Woods Investment Co. v. Commissioner, 85 T. C. 274 (1985)
The basis of a subsidiary’s stock in a consolidated return must be adjusted based on the subsidiary’s earnings and profits, not its taxable income.
Summary
In Woods Investment Co. v. Commissioner, the Tax Court addressed whether the taxpayer correctly computed the basis in its subsidiaries’ stock for the purpose of reporting gain from the sale of the stock in 1978. The court held that the basis adjustments should be made according to the subsidiaries’ earnings and profits, as defined by the consolidated return regulations and section 312(k), which requires using straight-line depreciation for earnings and profits calculations. Despite the IRS’s argument for a double deduction, the court upheld the taxpayer’s method, emphasizing that the IRS’s regulations did not mandate further adjustments beyond those based on earnings and profits.
Facts
Woods Investment Co. , the petitioner, was the parent of an affiliated group filing consolidated federal income tax returns. In 1978, it sold all stock of its wholly owned subsidiaries—United Transports, Inc. , Auto Warehousers, Inc. , Star Manufacturing Co. , and Star Realty Management, Inc. —to WDS, Inc. The IRS determined a deficiency in Woods’ 1978 federal income tax, arguing that Woods improperly computed the basis in its subsidiaries’ stock, resulting in an understated gain from the sale. Woods calculated its basis using the subsidiaries’ earnings and profits, adjusted for straight-line depreciation as mandated by section 312(k), while the IRS contended that the basis should be reduced by the excess of accelerated over straight-line depreciation taken by the subsidiaries.
Procedural History
The IRS issued a notice of deficiency to Woods Investment Co. for the tax year 1978, claiming that the company had underreported the gain from the sale of its subsidiaries’ stock due to an incorrect calculation of the stock’s basis. Woods contested the deficiency and filed a petition with the United States Tax Court. After reviewing briefs and hearing oral arguments, the Tax Court ruled in favor of Woods, affirming its method of basis calculation under the applicable regulations.
Issue(s)
1. Whether the basis of a subsidiary’s stock, when a consolidated return is filed, should be adjusted based on the subsidiary’s earnings and profits or its taxable income.
Holding
1. Yes, because the consolidated return regulations under section 1. 1502-32 specifically require basis adjustments to be made based on the subsidiary’s earnings and profits, which are calculated using straight-line depreciation as per section 312(k).
Court’s Reasoning
The Tax Court’s decision hinged on the interpretation of the consolidated return regulations, specifically section 1. 1502-32, which mandates basis adjustments based on earnings and profits rather than taxable income. The court noted that section 312(k) requires the use of straight-line depreciation in calculating earnings and profits, which Woods correctly applied.
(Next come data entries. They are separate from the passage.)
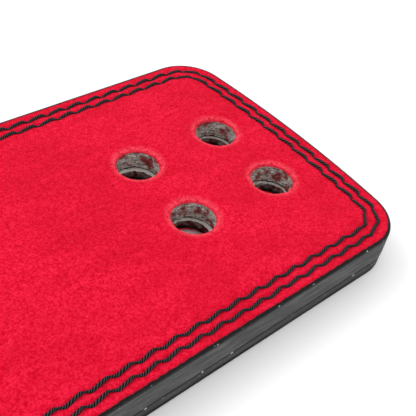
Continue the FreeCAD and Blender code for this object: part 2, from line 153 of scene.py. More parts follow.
# ======================================================================
# settings that a user would change
# ======================================================================
class LeatherSettings(bpy.types.PropertyGroup):
    suede_colour: FloatVectorProperty(
        name="Suede", description="Colour of the suede's nap", subtype="COLOR",
        size=3, min=0.0, max=1.0, default=(0.63, 0.0015, 0.022))
    nap_tip_colour: FloatVectorProperty(
        name="Nap tips", description="Colour where the nap catches the light", subtype="COLOR",
        size=3, min=0.0, max=1.0, default=(0.88, 0.018, 0.062))
    core_colour: FloatVectorProperty(
        name="Core", description="Colour of the cut leather in the holes", subtype="COLOR",
        size=3, min=0.0, max=1.0, default=(0.38, 0.34, 0.31))
    edge_colour: FloatVectorProperty(
        name="Edge dressing", description="Colour of the dressed edge", subtype="COLOR",
        size=3, min=0.0, max=1.0, default=(0.060, 0.060, 0.061))
    lip_radius: FloatProperty(
        name="Edge rounding", description="Radius of the belt's rounded upper and lower edges",
        unit="LENGTH", default=1.0 * MM, min=0.2 * MM, max=3.0 * MM)
    groove_depth: FloatProperty(
        name="Stitch groove", description="How far the thread pulls the suede down",
        unit="LENGTH", default=0.34 * MM, min=0.0, max=1.0 * MM)
    dish_depth: FloatProperty(
        name="Hole dish", description="How far the punch pressed the suede down round a hole",
        unit="LENGTH", default=0.55 * MM, min=0.0, max=1.0 * MM)
    dish_reach: FloatProperty(
        name="Dish reach", description="How far from a hole's wall the dish fades out",
        unit="LENGTH", default=4.6 * MM, min=1.0 * MM, max=6.0 * MM)
    hole_lip: FloatProperty(
        name="Hole lip", description="Radius that rounds the suede into a hole",
        unit="LENGTH", default=0.80 * MM, min=0.1 * MM, max=0.9 * MM)
    ply_shift: FloatProperty(
        name="Ply shift", description="How far the lower ply's holes stand out of line",
        unit="LENGTH", default=0.35 * MM, min=0.0, max=1.0 * MM)


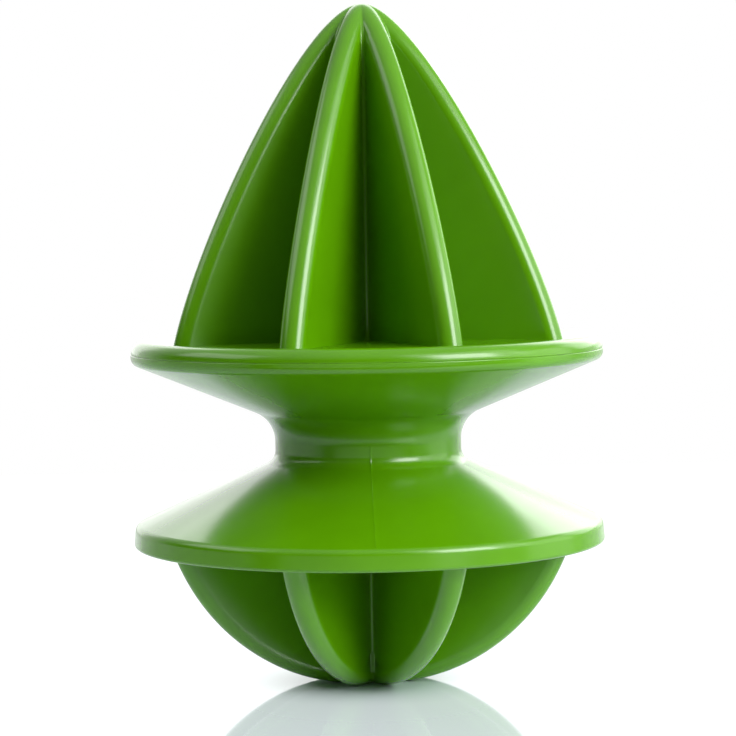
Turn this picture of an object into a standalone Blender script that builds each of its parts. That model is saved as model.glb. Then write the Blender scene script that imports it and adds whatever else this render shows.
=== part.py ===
"""Double-ended hand reamer for citrus fruit, in moulded green plastic.

A tall pointed head with eight fins and a shallow rounded head with eight fins sit on the two ends
of a hollow spool that the hand holds round its waist. The pointed head's collar plate lies on the
spool's upper flange, and the line between them runs round the rim. The rounded head's plate nests
flush in the lower flange. A spigot under the pointed head plugs into a socket on the rounded head
and clamps the spool between them. A flat silicone ring closes each joint against juice.

The reamer stands upright on the small flat of its rounded head, with the origin at its centre.
All sizes are in metres and +Z is up.
"""
import math

import bmesh
import bpy

# Round stretches
TURN_STEPS = 52
ARC_STEP = math.radians(16)

# Collars and rims
COLLAR_RADIUS = 0.045
RIM_FACE_HEIGHT = 0.0037
RIM_ROUNDING = 0.0016
LIP_ROUNDING = 0.0008

# Grip: a hollow spool with a cone-shaped flange at each end
NECK_RADIUS = 0.0177
NECK_HEIGHT = 0.0081
UPPER_FLANGE_RISE = 0.01075
LOWER_FLANGE_RISE = 0.01225
UPPER_NECK_FILLET = 0.0075
LOWER_NECK_FILLET = 0.004
GRIP_WALL = 0.0022
MOUTH_INSET = 0.008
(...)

The IRS argued for an additional reduction in basis to prevent a “double deduction,” but the court found no such requirement in the regulations. The court emphasized the legislative nature of the regulations and the IRS’s power to amend them if dissatisfied with the outcome. The court also distinguished the case from Ilfeld Co. v. Hernandez, stating that section 1. 1502-32 comprehensively addresses the issue, making judicial interference unnecessary. The court concluded that the basis adjustment rules under section 1. 1502-32 are the proper method and that no further adjustment was required beyond those based on earnings and profits.
Practical Implications
This decision clarifies that when calculating the basis of a subsidiary’s stock for consolidated return purposes, the focus should be on the subsidiary’s earnings and profits, adjusted according to section 312(k). This ruling has implications for tax planning and compliance for corporations filing consolidated returns, emphasizing the need to adhere strictly to the regulations regarding basis adjustments. It also highlights the importance of the IRS’s regulatory authority and the potential need for regulatory amendments if changes are desired. The case serves as a precedent for similar disputes, illustrating that without clear regulatory provisions, courts will not impose additional basis adjustments beyond those specified in the regulations. Subsequent cases involving basis adjustments in consolidated returns should consider this ruling when determining the appropriate method of calculation.